-- begin --

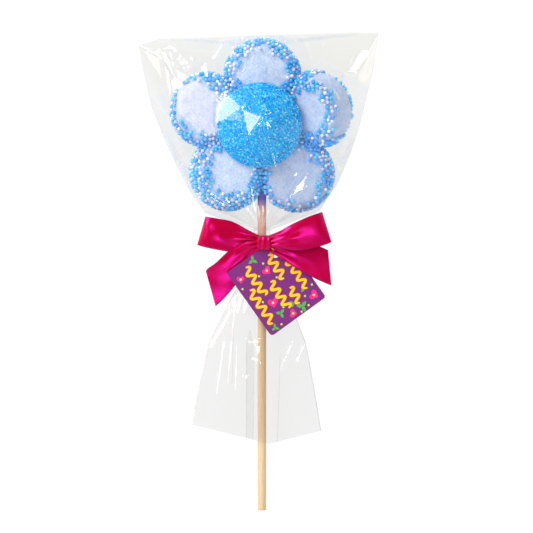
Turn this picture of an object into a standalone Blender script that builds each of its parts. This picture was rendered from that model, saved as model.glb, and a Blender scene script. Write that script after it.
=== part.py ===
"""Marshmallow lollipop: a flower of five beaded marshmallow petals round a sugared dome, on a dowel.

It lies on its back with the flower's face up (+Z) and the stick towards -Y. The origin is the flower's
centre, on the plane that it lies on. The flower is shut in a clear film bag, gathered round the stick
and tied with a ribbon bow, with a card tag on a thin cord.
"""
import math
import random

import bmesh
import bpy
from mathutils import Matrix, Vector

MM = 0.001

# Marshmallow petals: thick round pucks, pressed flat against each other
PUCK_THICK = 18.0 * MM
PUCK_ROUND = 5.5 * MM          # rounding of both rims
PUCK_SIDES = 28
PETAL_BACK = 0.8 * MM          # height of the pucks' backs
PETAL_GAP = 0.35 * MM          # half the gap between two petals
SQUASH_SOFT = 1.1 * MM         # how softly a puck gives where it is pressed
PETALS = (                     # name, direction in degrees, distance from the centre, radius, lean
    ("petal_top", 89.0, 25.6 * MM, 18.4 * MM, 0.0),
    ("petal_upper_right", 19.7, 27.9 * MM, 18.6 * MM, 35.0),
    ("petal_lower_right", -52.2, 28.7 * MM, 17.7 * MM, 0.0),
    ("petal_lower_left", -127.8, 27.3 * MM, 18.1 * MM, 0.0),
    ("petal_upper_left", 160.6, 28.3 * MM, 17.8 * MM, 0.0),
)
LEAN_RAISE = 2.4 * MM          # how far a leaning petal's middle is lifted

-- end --

> [Task]:
Output all of the material exactly as written.

> [Written answer]:
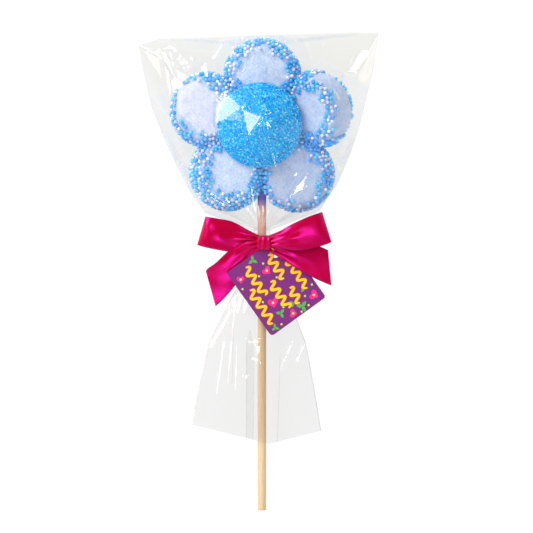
Turn this picture of an object into a standalone Blender script that builds each of its parts. This picture was rendered from that model, saved as model.glb, and a Blender scene script. Write that script after it.
=== part.py ===
"""Marshmallow lollipop: a flower of five beaded marshmallow petals round a sugared dome, on a dowel.

It lies on its back with the flower's face up (+Z) and the stick towards -Y. The origin is the flower's
centre, on the plane that it lies on. The flower is shut in a clear film bag, gathered round the stick
and tied with a ribbon bow, with a card tag on a thin cord.
"""
import math
import random

import bmesh
import bpy
from mathutils import Matrix, Vector

MM = 0.001

# Marshmallow petals: thick round pucks, pressed flat against each other
PUCK_THICK = 18.0 * MM
PUCK_ROUND = 5.5 * MM          # rounding of both rims
PUCK_SIDES = 28
PETAL_BACK = 0.8 * MM          # height of the pucks' backs
PETAL_GAP = 0.35 * MM          # half the gap between two petals
SQUASH_SOFT = 1.1 * MM         # how softly a puck gives where it is pressed
PETALS = (                     # name, direction in degrees, distance from the centre, radius, lean
    ("petal_top", 89.0, 25.6 * MM, 18.4 * MM, 0.0),
    ("petal_upper_right", 19.7, 27.9 * MM, 18.6 * MM, 35.0),
    ("petal_lower_right", -52.2, 28.7 * MM, 17.7 * MM, 0.0),
    ("petal_lower_left", -127.8, 27.3 * MM, 18.1 * MM, 0.0),
    ("petal_upper_left", 160.6, 28.3 * MM, 17.8 * MM, 0.0),
)
LEAN_RAISE = 2.4 * MM          # how far a leaning petal's middle is lifted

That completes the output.